Obama’s memoir argued that the “jury’s still out” on whether Americans “can actually live up to the meaning of our creed.”

“And so the world watches America — the only great power in history made up of people from every corner of the planet, comprising every race and faith and cultural practice — to see if our experiment in democracy can work,” he wrote.

“To see if we can do what no other nation has ever done. To see if we can actually live up to the meaning of our creed,” he added.

“The jury’s still out. I’m encouraged by the record-setting number of Americans who turned out to vote in last week’s election, and have an abiding trust in Joe Biden and Kamala Harris, in their character and capacity to do what is right. But I also know that no single election will settle the matter. Our divisions run deep; our challenges are daunting,” he claimed.

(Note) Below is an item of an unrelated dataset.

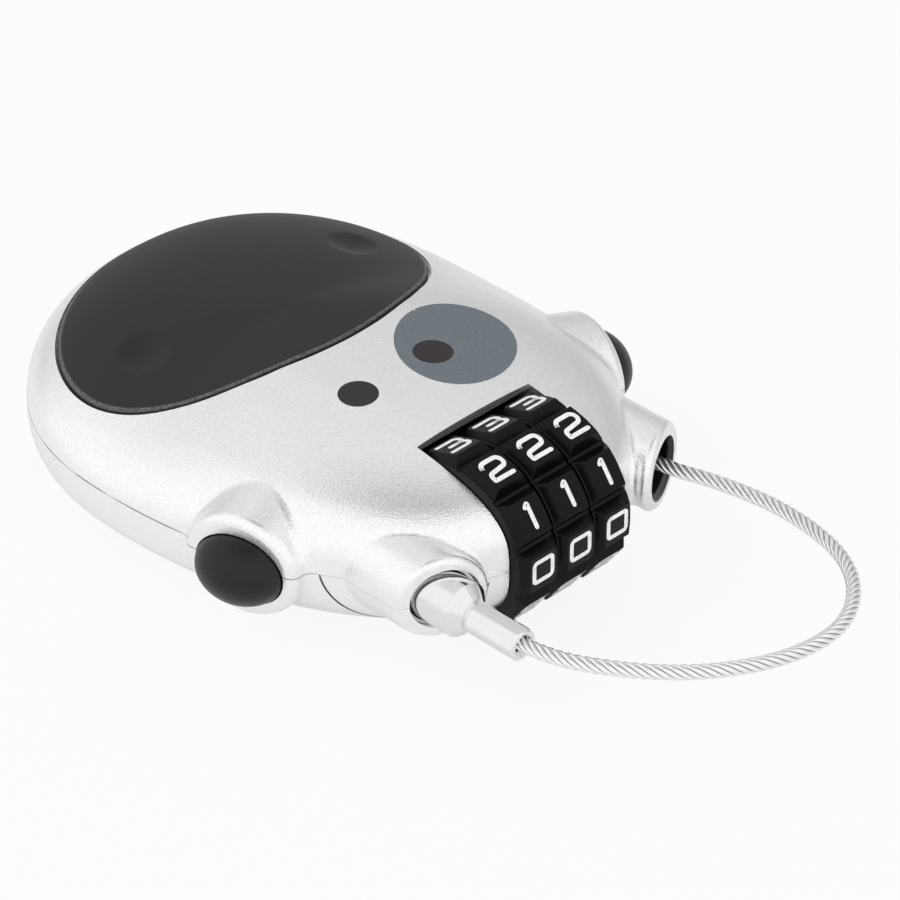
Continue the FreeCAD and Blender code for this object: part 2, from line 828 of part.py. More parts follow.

Noem, who has staunchly defended conservative values and the Constitution, set the record straight last week after ABC News host George Stephanopoulos echoed the mainstream media’s call and asked if she was ready to work with “President-elect Biden” in efforts to combat the coronavirus pandemic.

“I appreciated that President Trump gave us the flexibility to do the right thing in our state and [we’ll] continue to do that. He let me do my job,” she replied before taking apart the “premature conversation.”

“But the other thing that I think is going on here, George, is that this is all premature. This is a premature conversation because we have not finished counting votes. There are states that have not been called, and back in 2000, Al Gore was given his day in court,” she said. “We should give President Trump his day in court.”

“Let the process unfold because, George, we live in a republic,” she added. “We are a government that gets its power from the consent of the governed. That is the people. They give their consent on Election Day. Election Day needs to be fair, honest, and transparent, and we need to be sure that we had an honest election before we decide who gets to be in the White House the next four years.”